_Aim of the task_.
Select and reproduce each line of the listing below that bears the string "parts".

_Dataset section_.
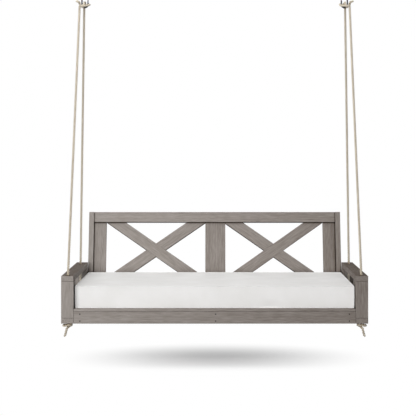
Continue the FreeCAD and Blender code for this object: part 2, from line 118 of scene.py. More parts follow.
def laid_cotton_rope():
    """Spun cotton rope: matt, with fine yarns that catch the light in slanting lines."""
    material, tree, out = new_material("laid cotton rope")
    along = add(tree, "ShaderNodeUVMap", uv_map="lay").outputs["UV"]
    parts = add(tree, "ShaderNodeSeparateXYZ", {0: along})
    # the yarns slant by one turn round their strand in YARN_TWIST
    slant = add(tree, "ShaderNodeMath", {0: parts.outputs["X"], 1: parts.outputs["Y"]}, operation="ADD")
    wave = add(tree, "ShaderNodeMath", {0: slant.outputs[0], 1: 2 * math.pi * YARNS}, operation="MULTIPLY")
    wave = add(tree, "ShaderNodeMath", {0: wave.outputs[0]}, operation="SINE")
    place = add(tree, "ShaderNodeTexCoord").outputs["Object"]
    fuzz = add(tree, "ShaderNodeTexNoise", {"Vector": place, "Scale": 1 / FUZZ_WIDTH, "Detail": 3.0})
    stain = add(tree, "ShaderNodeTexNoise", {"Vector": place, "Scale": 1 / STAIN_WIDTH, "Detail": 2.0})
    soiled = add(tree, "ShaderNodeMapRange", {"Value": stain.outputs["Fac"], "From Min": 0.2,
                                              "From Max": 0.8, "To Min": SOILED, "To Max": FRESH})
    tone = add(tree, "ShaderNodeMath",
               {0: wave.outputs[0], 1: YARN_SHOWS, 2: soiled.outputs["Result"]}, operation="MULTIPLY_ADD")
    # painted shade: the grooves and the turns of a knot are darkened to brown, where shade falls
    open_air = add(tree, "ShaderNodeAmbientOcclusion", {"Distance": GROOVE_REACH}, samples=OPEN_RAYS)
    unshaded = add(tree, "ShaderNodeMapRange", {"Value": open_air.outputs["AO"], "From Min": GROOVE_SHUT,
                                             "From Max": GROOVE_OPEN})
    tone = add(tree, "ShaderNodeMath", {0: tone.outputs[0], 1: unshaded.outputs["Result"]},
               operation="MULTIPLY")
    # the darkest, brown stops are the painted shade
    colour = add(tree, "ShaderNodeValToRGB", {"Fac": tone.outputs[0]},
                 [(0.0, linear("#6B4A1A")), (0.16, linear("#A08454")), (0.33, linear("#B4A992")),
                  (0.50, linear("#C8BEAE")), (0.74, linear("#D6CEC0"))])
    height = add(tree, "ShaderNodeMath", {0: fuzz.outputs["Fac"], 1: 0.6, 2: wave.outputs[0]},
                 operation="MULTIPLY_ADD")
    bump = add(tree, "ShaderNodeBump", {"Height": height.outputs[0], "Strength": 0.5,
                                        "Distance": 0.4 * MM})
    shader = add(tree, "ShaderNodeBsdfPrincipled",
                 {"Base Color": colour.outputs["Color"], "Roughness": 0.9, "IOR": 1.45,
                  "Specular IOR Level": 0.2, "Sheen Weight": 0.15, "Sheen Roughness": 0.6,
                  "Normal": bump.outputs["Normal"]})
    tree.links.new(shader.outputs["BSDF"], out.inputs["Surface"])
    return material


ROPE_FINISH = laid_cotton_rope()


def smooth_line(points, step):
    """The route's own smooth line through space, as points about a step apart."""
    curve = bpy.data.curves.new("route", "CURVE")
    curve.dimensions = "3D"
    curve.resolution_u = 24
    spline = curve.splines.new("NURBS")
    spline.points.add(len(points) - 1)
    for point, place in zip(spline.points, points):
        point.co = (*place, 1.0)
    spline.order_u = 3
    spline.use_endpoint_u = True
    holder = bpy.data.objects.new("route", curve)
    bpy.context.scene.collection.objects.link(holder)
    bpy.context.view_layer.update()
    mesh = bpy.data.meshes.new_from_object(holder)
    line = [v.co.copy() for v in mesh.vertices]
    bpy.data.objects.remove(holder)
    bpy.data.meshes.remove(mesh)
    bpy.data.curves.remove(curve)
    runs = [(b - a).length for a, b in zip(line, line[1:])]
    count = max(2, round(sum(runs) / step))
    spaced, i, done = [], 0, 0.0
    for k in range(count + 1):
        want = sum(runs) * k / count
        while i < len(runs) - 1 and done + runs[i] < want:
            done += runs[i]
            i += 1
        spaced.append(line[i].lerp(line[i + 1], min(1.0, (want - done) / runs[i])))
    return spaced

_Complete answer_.
Continue the FreeCAD and Blender code for this object: part 2, from line 118 of scene.py. More parts follow.
    parts = add(tree, "ShaderNodeSeparateXYZ", {0: along})
    slant = add(tree, "ShaderNodeMath", {0: parts.outputs["X"], 1: parts.outputs["Y"]}, operation="ADD")